Firmware and ESPHome configuration are licensed under the MIT License.
Full source files are available on GitHub.
Cabling and Wirings
Power Supply
The OpenTherm Gateway supports three input options: 24 V DC (V+ / 0V), 85-265 V AC (L / N), or 120-370 V DC (L / N + / -). Use only one power input method at a time.
Relay Output Wiring
For boilers without OpenTherm, use the relay output to switch the boiler on/off. Also used to control zone valves, circulation pumps, or two-way and three-way valves.
The relay output exposes C and NC contacts only (normally-closed) and can be used to switch external actuators (zone valves, pumps, backup heaters) through proper external protection devices. System load limits: 3 A @ 250 VAC (resistive, system limit) · 750 VA @ 250 VAC maximum · 90 W @ 30 VDC maximum.
⚠️ External protection required: Relay output MUST be protected by external fuse or circuit breaker.

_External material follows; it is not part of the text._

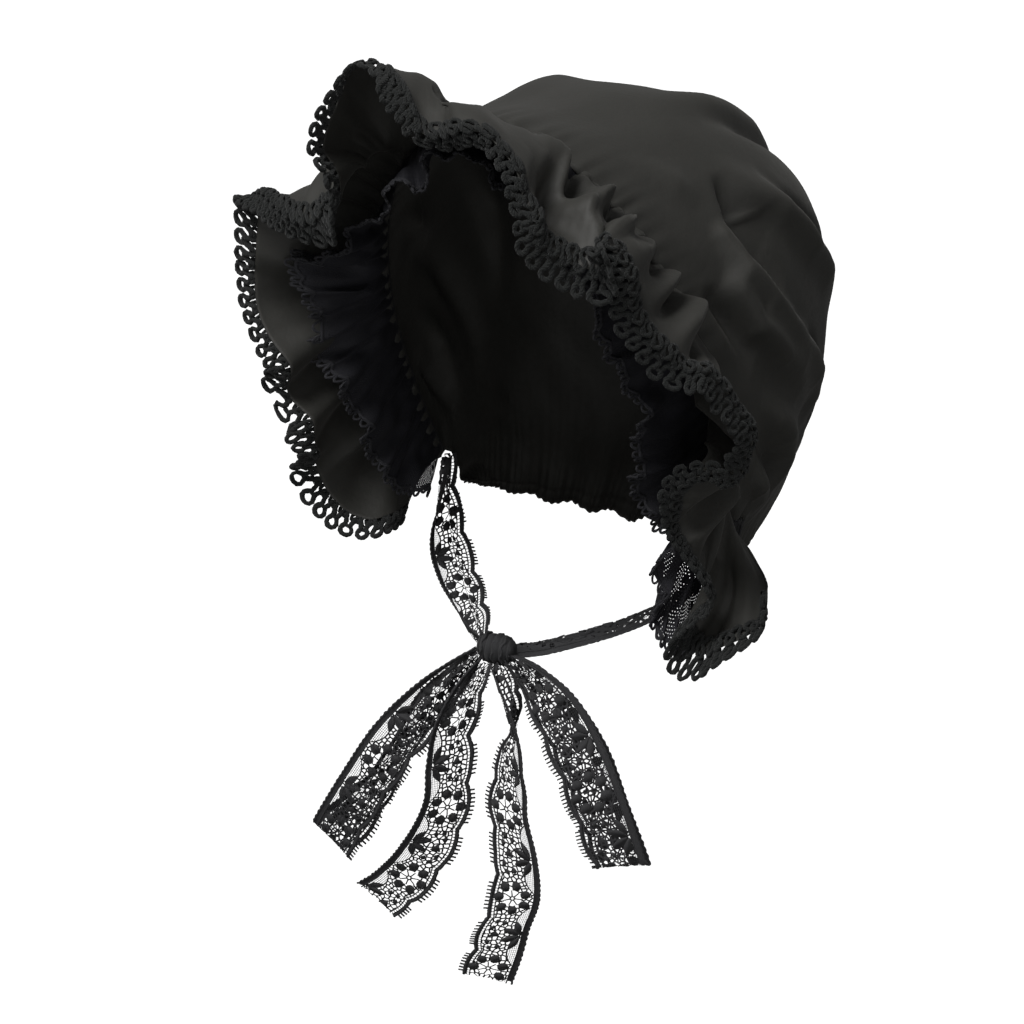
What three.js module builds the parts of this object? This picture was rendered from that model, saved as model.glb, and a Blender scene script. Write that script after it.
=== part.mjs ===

Relay output is not internally fused.
⚠️ Relay output — use restriction (mandatory):
The relay output terminals (C, NC) shall be connected only to:
- the same mains supply circuit as the L/N input of this device, OR
- a SELV (Safety Extra-Low Voltage) circuit, OR
- a Limited Power Source (LPS) circuit per EN 62368-1.
Connection of the relay output to a different mains phase, an isolated mains source, or any circuit at a higher voltage class than the device's L/N input is not permitted. Failure to follow this restriction may cause dielectric breakdown between the device input and relay output circuits and presents electric-shock and fire hazards.

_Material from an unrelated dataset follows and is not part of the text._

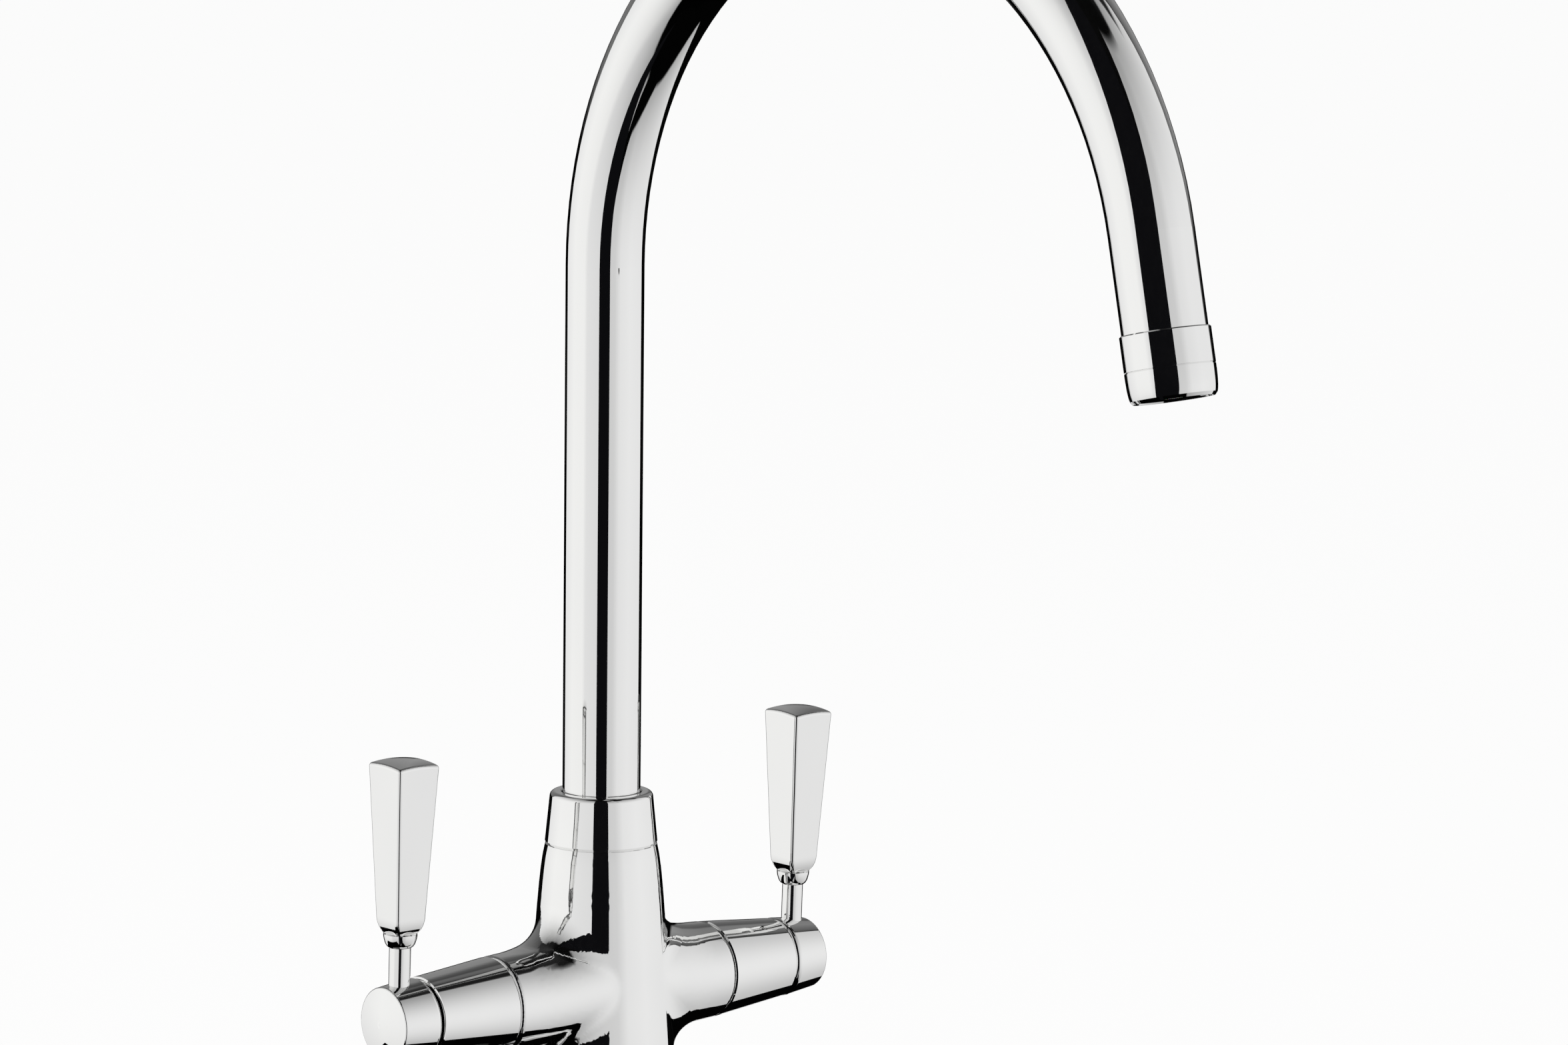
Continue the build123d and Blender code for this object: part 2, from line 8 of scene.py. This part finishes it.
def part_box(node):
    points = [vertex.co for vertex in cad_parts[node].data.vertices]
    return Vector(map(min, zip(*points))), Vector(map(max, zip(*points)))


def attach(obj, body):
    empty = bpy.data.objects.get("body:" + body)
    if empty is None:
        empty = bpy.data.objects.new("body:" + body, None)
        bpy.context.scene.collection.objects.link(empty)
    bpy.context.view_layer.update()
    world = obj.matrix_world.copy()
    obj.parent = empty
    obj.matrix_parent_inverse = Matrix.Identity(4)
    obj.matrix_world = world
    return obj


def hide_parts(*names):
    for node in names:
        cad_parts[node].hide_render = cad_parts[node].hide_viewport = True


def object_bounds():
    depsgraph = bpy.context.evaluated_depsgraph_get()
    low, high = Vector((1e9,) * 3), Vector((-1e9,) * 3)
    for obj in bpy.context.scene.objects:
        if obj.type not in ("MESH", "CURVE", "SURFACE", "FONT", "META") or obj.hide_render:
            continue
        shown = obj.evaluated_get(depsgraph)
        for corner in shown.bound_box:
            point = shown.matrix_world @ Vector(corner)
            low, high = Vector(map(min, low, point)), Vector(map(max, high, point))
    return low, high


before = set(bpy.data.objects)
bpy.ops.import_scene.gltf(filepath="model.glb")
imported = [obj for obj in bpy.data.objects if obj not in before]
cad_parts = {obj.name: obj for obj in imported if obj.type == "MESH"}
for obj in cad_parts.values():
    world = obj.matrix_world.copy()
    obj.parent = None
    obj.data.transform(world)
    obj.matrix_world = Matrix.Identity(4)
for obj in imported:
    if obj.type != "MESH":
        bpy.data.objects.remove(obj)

This restriction is required because the printed-circuit-board insulation between the L/N tracks and the C/NC tracks of the Relay board is rated as Basic per EN 62368-1 Table 11/14 (working voltage 250 V r.m.s.). Cross-mains use would require Reinforced insulation that the current hardware revision V1.0 does not provide. The next hardware revision will lift this restriction.
⚠️ Relay default state on power-up: The relay output is dry-contact and exposes only C and NC. When the device is unpowered or the relay is switched OFF, the NC contact is closed and the load is energized. Verify this is safe for your installation before connecting any boiler call-for-heat, pump, or valve to NC.
1-Wire Sensor Wiring
Use both 1-Wire buses to monitor multiple points — flow temperature, return temperature, buffer tank, or room sensors. Works independently of the boiler type.
Two independent 1-Wire channels are available for DS18B20-compatible temperature sensors. Use daisy-chain (bus) topology only — star wiring is not supported. Keep sensor stubs ≤ 0.5 m. See Cable Recommendations below for full wiring guidance.
⚠️ One sensor per bus by default. The shipped configuration does not pin sensor addresses.
With multiple sensors on the same 1-Wire bus, ESPHome reads the first sensor it discovers — assignment is non-deterministic across reboots.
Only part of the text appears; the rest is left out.